Wall Street climbs on Alcoa, Fed
US stocks have finished higher following a solid kickoff to earnings season from Alcoa and Federal Reserve minutes that signalled low interest rates for a while longer.
At the closing bell, the Dow Jones Industrial Average gained 79.15 points, or 0.47%, to 16,985.77.
The broad-based S&P 500 rose 9.08 points, or 0.46%, to 1,972.79, while the tech-heavy Nasdaq Composite Index advanced 27.57 points, or 0.63%, to 4,419.03.
Wednesday's gains were a partial bounce-back following two straight days of declines.
Alcoa unofficially kicked off second-quarter earnings season after markets closed on Tuesday with profits of $US138 million ($149m), up from a loss of $US119m a year ago.

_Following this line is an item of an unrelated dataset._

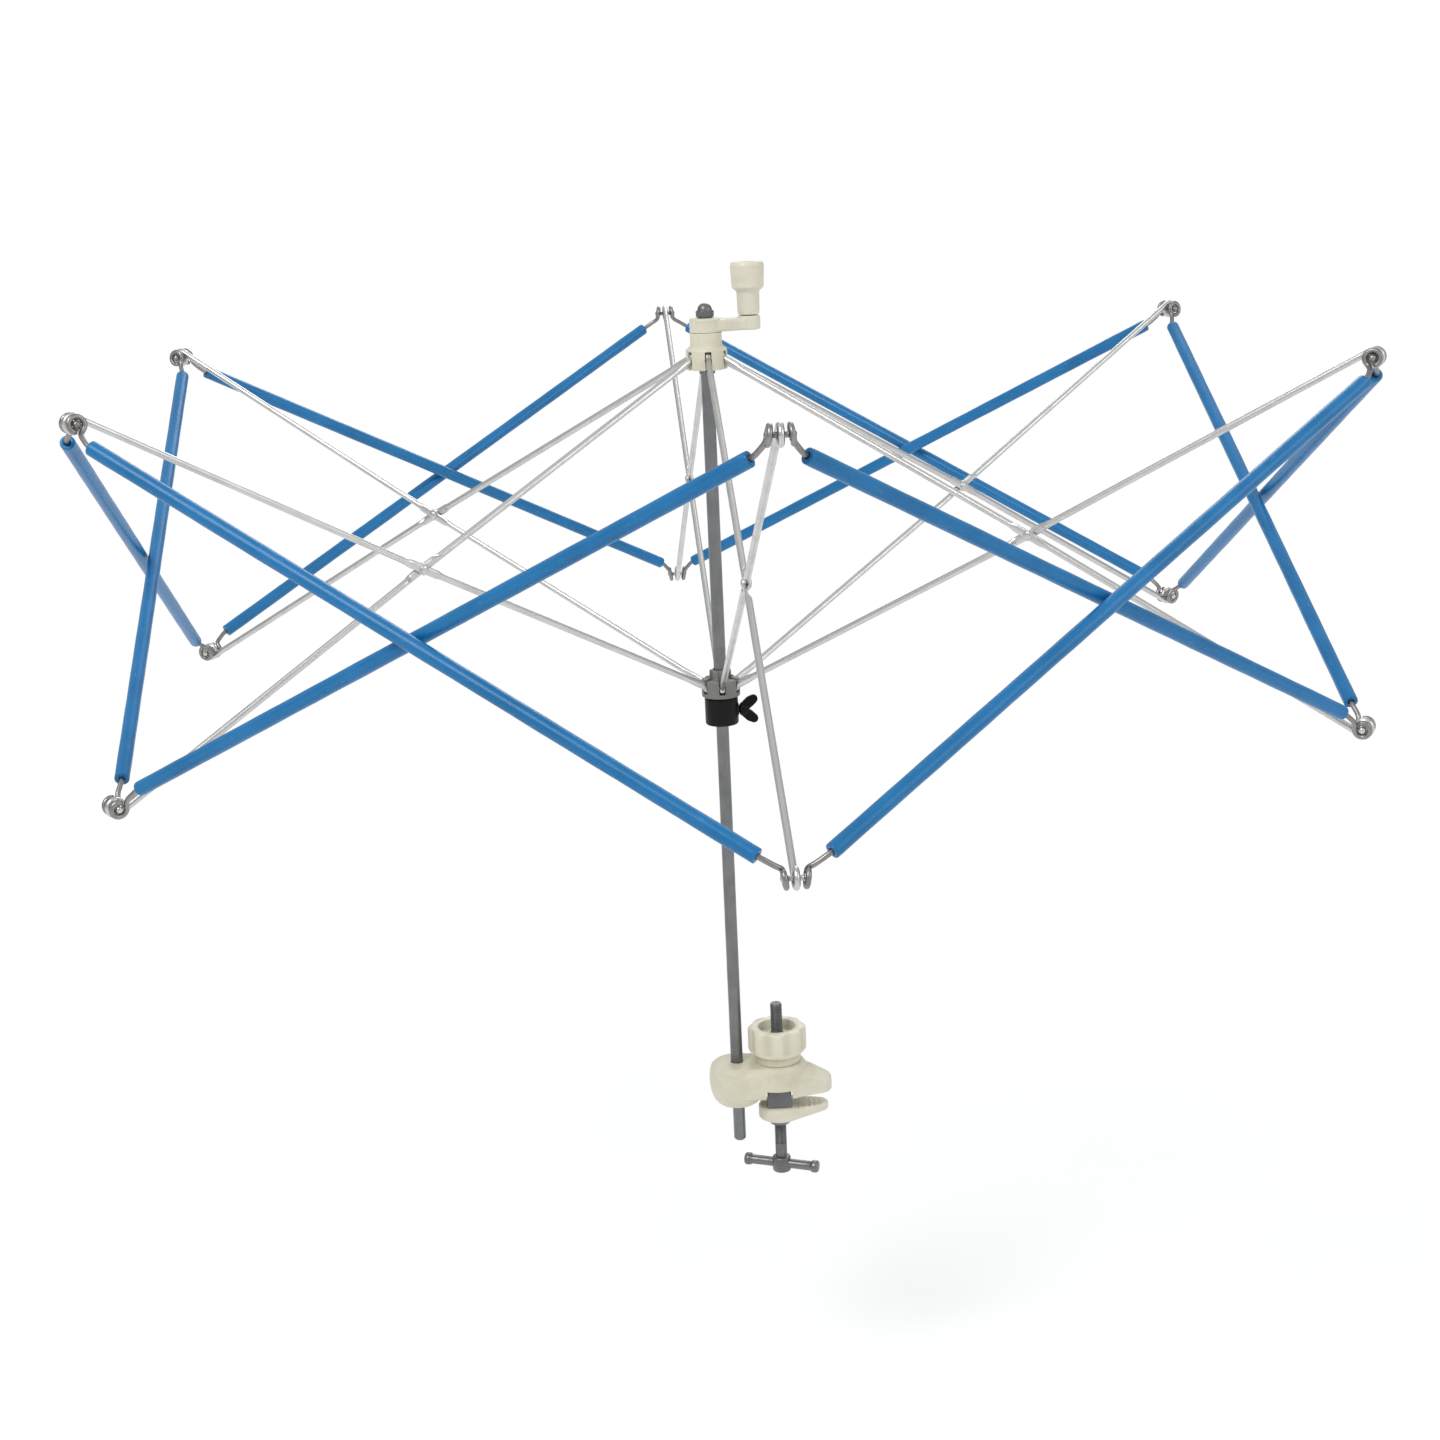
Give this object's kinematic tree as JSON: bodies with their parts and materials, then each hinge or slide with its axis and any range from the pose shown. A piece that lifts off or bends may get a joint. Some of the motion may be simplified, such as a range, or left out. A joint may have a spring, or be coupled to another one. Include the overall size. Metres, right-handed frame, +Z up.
{
  "type": "umbrella yarn swift",
  "caption": "Folding umbrella swift: hinged wire ribs carry blue-sleeved arms in a zigzag rim that spins on a clamped centre shaft with a crank knob.",
  "frame": {"origin": "centre of the upper jaw's downward gripping face, where it rests on the table top", "axes": "+Z up along the shaft; +X from the shaft out over the table along the jaws; +Y completes the right-handed set"},
  "size_m": [0.5584, 0.6092, 0.4514],
  "materials": {
    "steel_rod": "satin, lightly tarnished",
    "rib_wire": "bright drawn wire",
    "hub_cream": "aged cream moulding",
    "hub_grey": "grey moulding",
    "collar_black": "black moulding",
    "sleeve_blue": "soft blue tube",
    "key_grey": "dull grey metal"
  },
  "bodies": {
    "clamp_and_shaft": {"shaft": "steel_rod", "top_nut": "steel_rod", "clamp_body": "hub_cream", "clamp_scalloped_nut": "hub_cream"},
    "head": {"upper_hub": "hub_cream", "upper_hub_pins": "steel_rod", "crank_arm": "hub_cream", "crank_knob_pin": "steel_rod"},
    "knob": {"crank_knob": "hub_cream"},
    "slider": {"lower_hub": "hub_grey", "lower_hub_pins": "steel_rod"},
    "collar": {"stop_collar": "collar_black"},
    "wing_screw": {"thumb_screw": "collar_black", "thumb_screw_stud": "steel_rod"},
    "lower_jaw": {"clamp_jaw": "hub_cream", "clamp_key_block": "key_grey"},
    "t_screw": {"clamp_screw": "steel_rod", "clamp_t_bar": "steel_rod"},
    "upper_rib_1": {"upper_rib_1": "rib_wire"},
    "lower_rib_1": {"lower_rib_1": "rib_wire"},
    "rim_pin_1": {"corner_pin_1": "rib_wire"},
    "arm_1a": {"arm_wire_1a": "rib_wire", "arm_sleeve_1a": "sleeve_blue"},
    "arm_1b": {"arm_wire_1b": "rib_wire", "arm_sleeve_1b": "sleeve_blue"},
    "upper_rib_2": {"upper_rib_2": "rib_wire"},
    "lower_rib_2": {"lower_rib_2": "rib_wire"},
    "rim_pin_2": {"corner_pin_2": "rib_wire"},
    "arm_2a": {"arm_wire_2a": "rib_wire", "arm_sleeve_2a": "sleeve_blue"},
    "arm_2b": {"arm_wire_2b": "rib_wire", "arm_sleeve_2b": "sleeve_blue"},
    "upper_rib_3": {"upper_rib_3": "rib_wire"},
    "lower_rib_3": {"lower_rib_3": "rib_wire"},
    "rim_pin_3": {"corner_pin_3": "rib_wire"},
    "arm_3a": {"arm_wire_3a": "rib_wire", "arm_sleeve_3a": "sleeve_blue"},
    "arm_3b": {"arm_wire_3b": "rib_wire", "arm_sleeve_3b": "sleeve_blue"},
    "upper_rib_4": {"upper_rib_4": "rib_wire"},
    "lower_rib_4": {"lower_rib_4": "rib_wire"},
    "rim_pin_4": {"corner_pin_4": "rib_wire"},
    "arm_4a": {"arm_wire_4a": "rib_wire", "arm_sleeve_4a": "sleeve_blue"},
    "arm_4b": {"arm_wire_4b": "rib_wire", "arm_sleeve_4b": "sleeve_blue"},
    "upper_rib_5": {"upper_rib_5": "rib_wire"},
    "lower_rib_5": {"lower_rib_5": "rib_wire"},
    "rim_pin_5": {"corner_pin_5": "rib_wire"},
    "arm_5a": {"arm_wire_5a": "rib_wire", "arm_sleeve_5a": "sleeve_blue"},
    "arm_5b": {"arm_wire_5b": "rib_wire", "arm_sleeve_5b": "sleeve_blue"},
    "upper_rib_6": {"upper_rib_6": "rib_wire"},
    "lower_rib_6": {"lower_rib_6": "rib_wire"},
    "rim_pin_6": {"corner_pin_6": "rib_wire"},
    "arm_6a": {"arm_wire_6a": "rib_wire", "arm_sleeve_6a": "sleeve_blue"},
    "arm_6b": {"arm_wire_6b": "rib_wire", "arm_sleeve_6b": "sleeve_blue"}
  },
  "joints": [
    {"name": "head_spin", "type": "hinge", "parent": "clamp_and_shaft", "child": "head", "pos_m": [-0.036, 0, 0.366], "axis": [0, 0, 1], "continuous": true},
    {"name": "knob_turn", "type": "hinge", "parent": "head", "child": "knob", "pos_m": [-0.01572, 0.00544, 0.39], "axis": [0, 0, 1], "continuous": true},
    {"name": "fold", "type": "hinge", "parent": "head", "child": "upper_rib_1", "pos_m": [-0.03545, -0.00698, 0.366], "axis": [0.9969, 0.0781, 0], "range_deg": [-14, 32]},
    {"name": "rivet_1", "type": "hinge", "parent": "upper_rib_1", "child": "lower_rib_1", "pos_m": [-0.02397, -0.15352, 0.288], "axis": [-0.9969, -0.0781, 0], "range_deg": [-28, 64]},
    {"name": "rim_pin_1_turn", "type": "hinge", "parent": "lower_rib_1", "child": "rim_pin_1", "pos_m": [-0.01249, -0.30005, 0.366], "axis": [0.9969, 0.0781, 0], "range_deg": [-14, 32]},
    {"name": "arm_1a_swing", "type": "hinge", "parent": "rim_pin_1", "child": "arm_1a", "pos_m": [-0.00846, -0.29974, 0.366], "axis": [-0.5661, 0.8243, 0], "range_deg": [-14, 32]},
    {"name": "arm_1b_swing", "type": "hinge", "parent": "rim_pin_1", "child": "arm_1b", "pos_m": [-0.01652, -0.30037, 0.366], "axis": [-0.4308, -0.9024, 0], "range_deg": [-14, 32]},
    {"name": "upper_rib_2_fold", "type": "hinge", "parent": "head", "child": "upper_rib_2", "pos_m": [-0.02968, -0.00302, 0.366], "axis": [0.4308, 0.9024, 0], "range_deg": [-14, 32]},
    {"name": "rivet_2", "type": "hinge", "parent": "upper_rib_2", "child": "lower_rib_2", "pos_m": [0.10296, -0.06634, 0.288], "axis": [-0.4308, -0.9024, 0], "range_deg": [-28, 64]},
    {"name": "rim_pin_2_turn", "type": "hinge", "parent": "lower_rib_2", "child": "rim_pin_2", "pos_m": [0.23561, -0.12967, 0.366], "axis": [0.4308, 0.9024, 0], "range_deg": [-14, 32]},
    {"name": "arm_2a_swing", "type": "hinge", "parent": "rim_pin_2", "child": "arm_2a", "pos_m": [0.23735, -0.12602, 0.366], "axis": [-0.9969, -0.0781, 0], "range_deg": [-14, 32]},
    {"name": "arm_2b_swing", "type": "hinge", "parent": "rim_pin_2", "child": "arm_2b", "pos_m": [0.23387, -0.13331, 0.366], "axis": [0.5661, -0.8243, 0], "range_deg": [-14, 32]},
    {"name": "upper_rib_3_fold", "type": "hinge", "parent": "head", "child": "upper_rib_3", "pos_m": [-0.03023, 0.00396, 0.366], "axis": [-0.5661, 0.8243, 0], "range_deg": [-14, 32]},
    {"name": "rivet_3", "type": "hinge", "parent": "upper_rib_3", "child": "lower_rib_3", "pos_m": [0.09093, 0.08717, 0.288], "axis": [0.5661, -0.8243, 0], "range_deg": [-28, 64]},
    {"name": "rim_pin_3_turn", "type": "hinge", "parent": "lower_rib_3", "child": "rim_pin_3", "pos_m": [0.2121, 0.17039, 0.366], "axis": [-0.5661, 0.8243, 0], "range_deg": [-14, 32]},
    {"name": "arm_3a_swing", "type": "hinge", "parent": "rim_pin_3", "child": "arm_3a", "pos_m": [0.20981, 0.17372, 0.366], "axis": [-0.4308, -0.9024, 0], "range_deg": [-14, 32]},
    {"name": "arm_3b_swing", "type": "hinge", "parent": "rim_pin_3", "child": "arm_3b", "pos_m": [0.21439, 0.16705, 0.366], "axis": [0.9969, 0.0781, 0], "range_deg": [-14, 32]},
    {"name": "upper_rib_4_fold", "type": "hinge", "parent": "head", "child": "upper_rib_4", "pos_m": [-0.03655, 0.00698, 0.366], "axis": [-0.9969, -0.0781, 0], "range_deg": [-14, 32]},
    {"name": "rivet_4", "type": "hinge", "parent": "upper_rib_4", "child": "lower_rib_4", "pos_m": [-0.04803, 0.15352, 0.288], "axis": [0.9969, 0.0781, 0], "range_deg": [-28, 64]},
    {"name": "rim_pin_4_turn", "type": "hinge", "parent": "lower_rib_4", "child": "rim_pin_4", "pos_m": [-0.05951, 0.30005, 0.366], "axis": [-0.9969, -0.0781, 0], "range_deg": [-14, 32]},
    {"name": "arm_4a_swing", "type": "hinge", "parent": "rim_pin_4", "child": "arm_4a", "pos_m": [-0.06354, 0.29974, 0.366], "axis": [0.5661, -0.8243, 0], "range_deg": [-14, 32]},
    {"name": "arm_4b_swing", "type": "hinge", "parent": "rim_pin_4", "child": "arm_4b", "pos_m": [-0.05548, 0.30037, 0.366], "axis": [0.4308, 0.9024, 0], "range_deg": [-14, 32]},
    {"name": "upper_rib_5_fold", "type": "hinge", "parent": "head", "child": "upper_rib_5", "pos_m": [-0.04232, 0.00302, 0.366], "axis": [-0.4308, -0.9024, 0], "range_deg": [-14, 32]},
    {"name": "rivet_5", "type": "hinge", "parent": "upper_rib_5", "child": "lower_rib_5", "pos_m": [-0.17496, 0.06634, 0.288], "axis": [0.4308, 0.9024, 0], "range_deg": [-28, 64]},
    {"name": "rim_pin_5_turn", "type": "hinge", "parent": "lower_rib_5", "child": "rim_pin_5", "pos_m": [-0.30761, 0.12967, 0.366], "axis": [-0.4308, -0.9024, 0], "range_deg": [-14, 32]},
    {"name": "arm_5a_swing", "type": "hinge", "parent": "rim_pin_5", "child": "arm_5a", "pos_m": [-0.30935, 0.12602, 0.366], "axis": [0.9969, 0.0781, 0], "range_deg": [-14, 32]},
    {"name": "arm_5b_swing", "type": "hinge", "parent": "rim_pin_5", "child": "arm_5b", "pos_m": [-0.30587, 0.13331, 0.366], "axis": [-0.5661, 0.8243, 0], "range_deg": [-14, 32]},
    {"name": "upper_rib_6_fold", "type": "hinge", "parent": "head", "child": "upper_rib_6", "pos_m": [-0.04177, -0.00396, 0.366], "axis": [0.5661, -0.8243, 0], "range_deg": [-14, 32]},
    {"name": "rivet_6", "type": "hinge", "parent": "upper_rib_6", "child": "lower_rib_6", "pos_m": [-0.16293, -0.08717, 0.288], "axis": [-0.5661, 0.8243, 0], "range_deg": [-28, 64]},
    {"name": "rim_pin_6_turn", "type": "hinge", "parent": "lower_rib_6", "child": "rim_pin_6", "pos_m": [-0.2841, -0.17039, 0.366], "axis": [0.5661, -0.8243, 0], "range_deg": [-14, 32]},
    {"name": "arm_6a_swing", "type": "hinge", "parent": "rim_pin_6", "child": "arm_6a", "pos_m": [-0.28181, -0.17372, 0.366], "axis": [0.4308, 0.9024, 0], "range_deg": [-14, 32]},
    {"name": "arm_6b_swing", "type": "hinge", "parent": "rim_pin_6", "child": "arm_6b", "pos_m": [-0.28639, -0.16705, 0.366], "axis": [-0.9969, -0.0781, 0], "range_deg": [-14, 32]},
    {"name": "slider_level", "type": "hinge", "parent": "lower_rib_1", "child": "slider", "pos_m": [-0.03545, -0.00698, 0.21], "axis": [0.9969, 0.0781, 0], "range_deg": [-14, 32]},
    {"name": "collar_stays", "type": "hinge", "parent": "slider", "child": "collar", "pos_m": [-0.036, 0, 0.21], "axis": [0, 0, 1], "continuous": true},
    {"name": "wing_screw_turn", "type": "hinge", "parent": "collar", "child": "wing_screw", "pos_m": [-0.026, 0, 0.19795], "axis": [1, 0, 0], "range_deg": [0, 720]},
    {"name": "jaw_travel", "type": "slide", "parent": "clamp_and_shaft", "child": "lower_jaw", "axis": [0, 0, -1], "range_m": [0, 0.01]},
    {"name": "t_screw_turn", "type": "hinge", "parent": "lower_jaw", "child": "t_screw", "pos_m": [-0.0155, 0, -0.03], "axis": [0, 0, 1], "range_deg": [0, 3600]}
  ],
  "couplings": [
    {"joint": "rivet_1", "follows": "fold", "ratio": 2},
    {"joint": "rim_pin_1_turn", "follows": "fold", "ratio": 1},
    {"joint": "arm_1a_swing", "follows": "fold", "ratio": 1},
    {"joint": "arm_1b_swing", "follows": "fold", "ratio": 1},
    {"joint": "upper_rib_2_fold", "follows": "fold", "ratio": 1},
    {"joint": "rivet_2", "follows": "fold", "ratio": 2},
    {"joint": "rim_pin_2_turn", "follows": "fold", "ratio": 1},
    {"joint": "arm_2a_swing", "follows": "fold", "ratio": 1},
    {"joint": "arm_2b_swing", "follows": "fold", "ratio": 1},
    {"joint": "upper_rib_3_fold", "follows": "fold", "ratio": 1},
    {"joint": "rivet_3", "follows": "fold", "ratio": 2},
    {"joint": "rim_pin_3_turn", "follows": "fold", "ratio": 1},
    {"joint": "arm_3a_swing", "follows": "fold", "ratio": 1},
    {"joint": "arm_3b_swing", "follows": "fold", "ratio": 1},
    {"joint": "upper_rib_4_fold", "follows": "fold", "ratio": 1},
    {"joint": "rivet_4", "follows": "fold", "ratio": 2},
    {"joint": "rim_pin_4_turn", "follows": "fold", "ratio": 1},
    {"joint": "arm_4a_swing", "follows": "fold", "ratio": 1},
    {"joint": "arm_4b_swing", "follows": "fold", "ratio": 1},
    {"joint": "upper_rib_5_fold", "follows": "fold", "ratio": 1},
    {"joint": "rivet_5", "follows": "fold", "ratio": 2},
    {"joint": "rim_pin_5_turn", "follows": "fold", "ratio": 1},
    {"joint": "arm_5a_swing", "follows": "fold", "ratio": 1},
    {"joint": "arm_5b_swing", "follows": "fold", "ratio": 1},
    {"joint": "upper_rib_6_fold", "follows": "fold", "ratio": 1},
    {"joint": "rivet_6", "follows": "fold", "ratio": 2},
    {"joint": "rim_pin_6_turn", "follows": "fold", "ratio": 1},
    {"joint": "arm_6a_swing", "follows": "fold", "ratio": 1},
    {"joint": "arm_6b_swing", "follows": "fold", "ratio": 1},
    {"joint": "slider_level", "follows": "fold", "ratio": 1},
    {"joint": "collar_stays", "follows": "head_spin", "ratio": -1},
    {"joint": "t_screw_turn", "follows": "jaw_travel", "rad_per_m": 6283.2}
  ]
}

The company benefited from lower costs and said aluminium demand was on track to increase seven% in 2014.
Alcoa shares shot up 5.7%.
The minutes of the June meeting of the Federal Open Market Committee showed the central bank plans to end its bond-buying program in October.
But the Fed also expects it would not begin raising its near-zero benchmark interest rate for "a considerable time" after the asset purchase program ends, "especially if projected inflation continued to run below the Committee's two% longer-run goal," the minutes said.
"They still are not in any rush to change monetary policy," said Peter Cardillo, chief market economist at Rockwell Global Capital.